The first line contains 4 integers: the number of vertices (C), the number of queries (N), the sum of the length of each query (Q), and an unused integer (U). The following lines contain the vertices of each query.

<U> <C> <N> <Q>
<vertex> <vertex> <vertex> ... <vertex>
<vertex> <vertex> <vertex> ... <vertex>
...

Binary input file format:

The binary input file contains 4 parts:

Part 1: The first 8 bits are the number of queries (N).
Part 2: The next 8 bits are the number of vertices (C).
Part 3: The next 8 * (N + 1) bits are used to index the vertices of each query. For example, query i's index is the i-th 8 bits and the (i+1)-th 8 bits, which means the data of query i lies in the range of [index[i], index[i+1]).
Part 4: The next 4 * Q bits are compressed data of the vertices of each query, indexed by part 3.

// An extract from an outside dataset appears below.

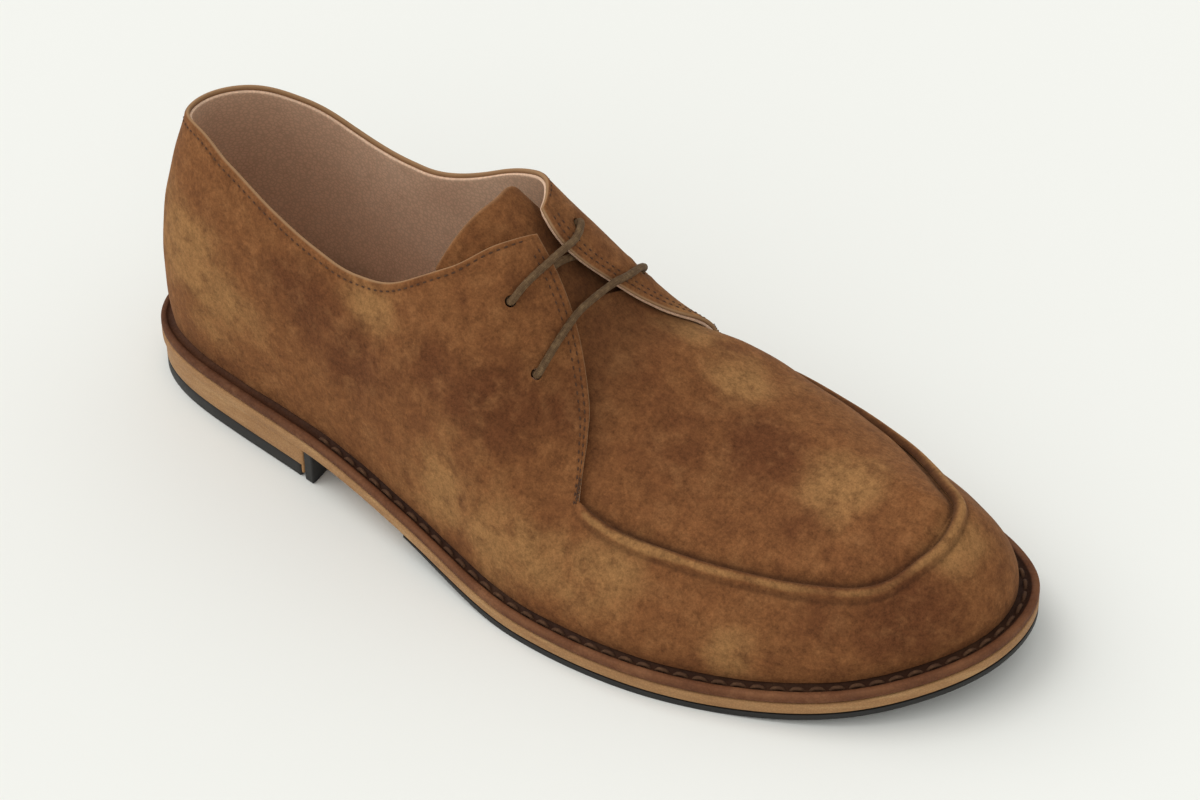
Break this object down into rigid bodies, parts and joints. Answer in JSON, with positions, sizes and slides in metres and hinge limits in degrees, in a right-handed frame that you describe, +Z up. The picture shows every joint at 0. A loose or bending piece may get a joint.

<8 bits N(num of queries)><8 bits C(num of vertices)><8 bits * (N + 1)><4 bits * Q>

For example:

Output File Format

The output of this step is a placement file, indicating which partition each vertex lies in. Because after the subsequent replication procedure, a vertex may be in multiple parts, to unify the format, we use the following method to represent a placement.

The output file contains 5 parts:

Part 1: The first 8 bits are the number of vertices (C).
Part 2: The next 8 bits are the sum of parts the embedding lies in (An embedding may lie in multiple parts).
Part 3: The next 4 * C bits are the index of each vertex to the partition.
Part 4: The next 4 * C bits are the count of each vertex to the partition.
Part 5: Compressed data indexed by part 3 & 4.

<8 bits C> <8 bits Q> <4 * C bits index> <4 * C bits count> <4 * N bits>
...

If the partition step is slow

swapoff -a # disable swap
echo always > /sys/kernel/mm/transparent_hugepage/enabled # enable THP
# but you need to disable THP when using SPDK

Step 2: Replication Procedure

The replication program is located at build/partition/replication_step.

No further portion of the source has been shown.